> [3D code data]
-- start --
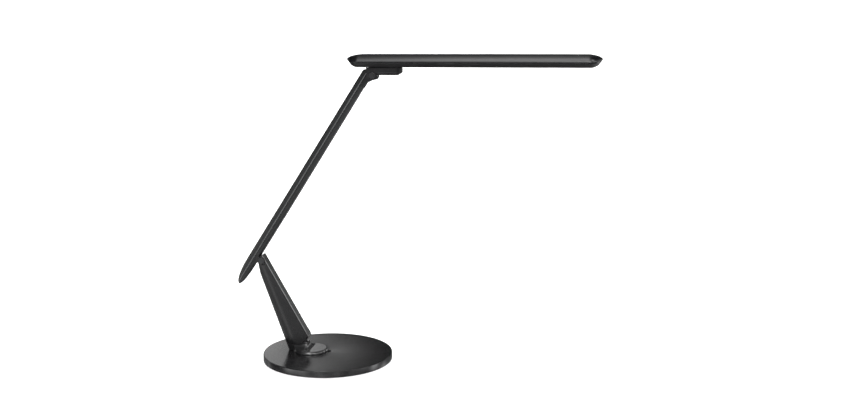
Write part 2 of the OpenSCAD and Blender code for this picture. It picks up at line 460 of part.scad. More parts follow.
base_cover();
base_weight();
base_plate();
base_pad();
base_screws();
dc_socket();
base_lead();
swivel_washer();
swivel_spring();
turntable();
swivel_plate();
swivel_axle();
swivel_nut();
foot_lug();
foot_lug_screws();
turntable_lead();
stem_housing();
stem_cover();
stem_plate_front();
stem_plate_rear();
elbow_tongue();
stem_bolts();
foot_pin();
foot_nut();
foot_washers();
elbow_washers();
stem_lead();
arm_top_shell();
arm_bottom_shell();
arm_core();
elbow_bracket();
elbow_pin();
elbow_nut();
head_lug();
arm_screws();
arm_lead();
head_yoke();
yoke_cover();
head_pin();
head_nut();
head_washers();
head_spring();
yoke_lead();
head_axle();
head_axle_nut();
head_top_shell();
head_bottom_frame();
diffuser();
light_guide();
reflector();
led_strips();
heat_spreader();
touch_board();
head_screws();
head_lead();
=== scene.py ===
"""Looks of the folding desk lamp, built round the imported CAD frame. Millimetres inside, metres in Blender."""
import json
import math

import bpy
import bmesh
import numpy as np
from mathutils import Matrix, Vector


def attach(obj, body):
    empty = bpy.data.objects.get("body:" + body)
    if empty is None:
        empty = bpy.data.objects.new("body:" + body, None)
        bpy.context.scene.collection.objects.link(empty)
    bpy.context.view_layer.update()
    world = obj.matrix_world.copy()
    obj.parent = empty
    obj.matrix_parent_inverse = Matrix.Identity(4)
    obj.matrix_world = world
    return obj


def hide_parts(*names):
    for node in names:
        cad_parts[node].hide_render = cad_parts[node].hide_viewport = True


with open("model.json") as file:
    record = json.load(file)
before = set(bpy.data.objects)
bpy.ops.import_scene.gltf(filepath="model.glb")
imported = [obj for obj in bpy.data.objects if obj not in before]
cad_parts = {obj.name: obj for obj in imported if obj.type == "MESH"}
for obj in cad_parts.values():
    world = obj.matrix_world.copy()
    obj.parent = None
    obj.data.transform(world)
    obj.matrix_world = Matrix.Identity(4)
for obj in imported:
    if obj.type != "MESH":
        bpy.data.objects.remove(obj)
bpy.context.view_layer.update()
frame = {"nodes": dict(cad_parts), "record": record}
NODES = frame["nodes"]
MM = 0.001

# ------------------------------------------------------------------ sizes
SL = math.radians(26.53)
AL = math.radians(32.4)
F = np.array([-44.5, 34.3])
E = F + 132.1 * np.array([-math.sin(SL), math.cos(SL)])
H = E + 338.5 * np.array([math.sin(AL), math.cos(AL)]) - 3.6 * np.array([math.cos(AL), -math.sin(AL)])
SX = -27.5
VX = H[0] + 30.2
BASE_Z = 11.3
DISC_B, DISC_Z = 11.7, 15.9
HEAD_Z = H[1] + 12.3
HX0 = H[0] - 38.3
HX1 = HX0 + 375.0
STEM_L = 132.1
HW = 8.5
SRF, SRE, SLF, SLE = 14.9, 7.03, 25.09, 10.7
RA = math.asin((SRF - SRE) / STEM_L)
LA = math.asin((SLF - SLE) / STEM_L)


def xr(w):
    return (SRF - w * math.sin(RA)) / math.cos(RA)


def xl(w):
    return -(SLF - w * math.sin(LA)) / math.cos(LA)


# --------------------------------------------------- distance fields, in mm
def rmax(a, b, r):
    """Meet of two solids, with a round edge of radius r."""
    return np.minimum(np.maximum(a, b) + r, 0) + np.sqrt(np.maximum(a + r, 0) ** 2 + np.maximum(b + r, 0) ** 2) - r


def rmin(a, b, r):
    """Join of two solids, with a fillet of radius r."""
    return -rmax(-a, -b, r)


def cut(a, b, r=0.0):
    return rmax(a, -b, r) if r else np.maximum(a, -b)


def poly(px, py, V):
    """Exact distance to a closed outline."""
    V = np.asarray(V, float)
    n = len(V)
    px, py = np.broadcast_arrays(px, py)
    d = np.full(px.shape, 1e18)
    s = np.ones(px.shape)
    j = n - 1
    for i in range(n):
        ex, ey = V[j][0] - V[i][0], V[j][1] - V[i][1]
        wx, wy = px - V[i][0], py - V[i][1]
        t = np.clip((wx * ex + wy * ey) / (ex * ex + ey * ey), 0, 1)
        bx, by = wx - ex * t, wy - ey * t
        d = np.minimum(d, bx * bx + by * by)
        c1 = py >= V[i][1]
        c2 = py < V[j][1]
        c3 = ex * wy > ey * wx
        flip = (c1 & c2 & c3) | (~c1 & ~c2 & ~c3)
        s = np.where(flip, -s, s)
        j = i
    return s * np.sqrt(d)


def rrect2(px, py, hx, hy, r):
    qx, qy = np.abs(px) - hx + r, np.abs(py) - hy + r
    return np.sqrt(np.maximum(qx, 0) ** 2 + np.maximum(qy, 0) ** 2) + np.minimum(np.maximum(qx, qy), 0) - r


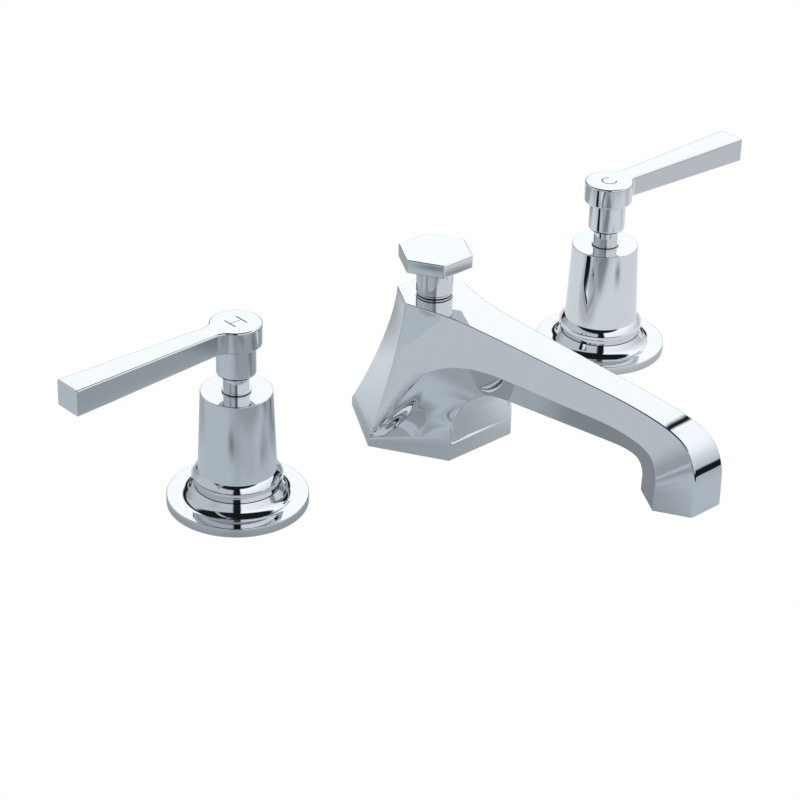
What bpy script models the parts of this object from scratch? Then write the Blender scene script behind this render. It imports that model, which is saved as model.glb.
-- end --
> [DIRECTIONS]
Repeat word for word the lines from the line containing "base_weight();" to the line containing "before = set(bpy.data.objects)", both lines included; nothing else should appear.

> [RESPONSE BELOW]
base_weight();
base_plate();
base_pad();
base_screws();
dc_socket();
base_lead();
swivel_washer();
swivel_spring();
turntable();
swivel_plate();
swivel_axle();
swivel_nut();
foot_lug();
foot_lug_screws();
turntable_lead();
stem_housing();
stem_cover();
stem_plate_front();
stem_plate_rear();
elbow_tongue();
stem_bolts();
foot_pin();
foot_nut();
foot_washers();
elbow_washers();
stem_lead();
arm_top_shell();
arm_bottom_shell();
arm_core();
elbow_bracket();
elbow_pin();
elbow_nut();
head_lug();
arm_screws();
arm_lead();
head_yoke();
yoke_cover();
head_pin();
head_nut();
head_washers();
head_spring();
yoke_lead();
head_axle();
head_axle_nut();
head_top_shell();
head_bottom_frame();
diffuser();
light_guide();
reflector();
led_strips();
heat_spreader();
touch_board();
head_screws();
head_lead();
=== scene.py ===
"""Looks of the folding desk lamp, built round the imported CAD frame. Millimetres inside, metres in Blender."""
import json
import math

import bpy
import bmesh
import numpy as np
from mathutils import Matrix, Vector


def attach(obj, body):
    empty = bpy.data.objects.get("body:" + body)
    if empty is None:
        empty = bpy.data.objects.new("body:" + body, None)
        bpy.context.scene.collection.objects.link(empty)
    bpy.context.view_layer.update()
    world = obj.matrix_world.copy()
    obj.parent = empty
    obj.matrix_parent_inverse = Matrix.Identity(4)
    obj.matrix_world = world
    return obj


def hide_parts(*names):
    for node in names:
        cad_parts[node].hide_render = cad_parts[node].hide_viewport = True


with open("model.json") as file:
    record = json.load(file)
before = set(bpy.data.objects)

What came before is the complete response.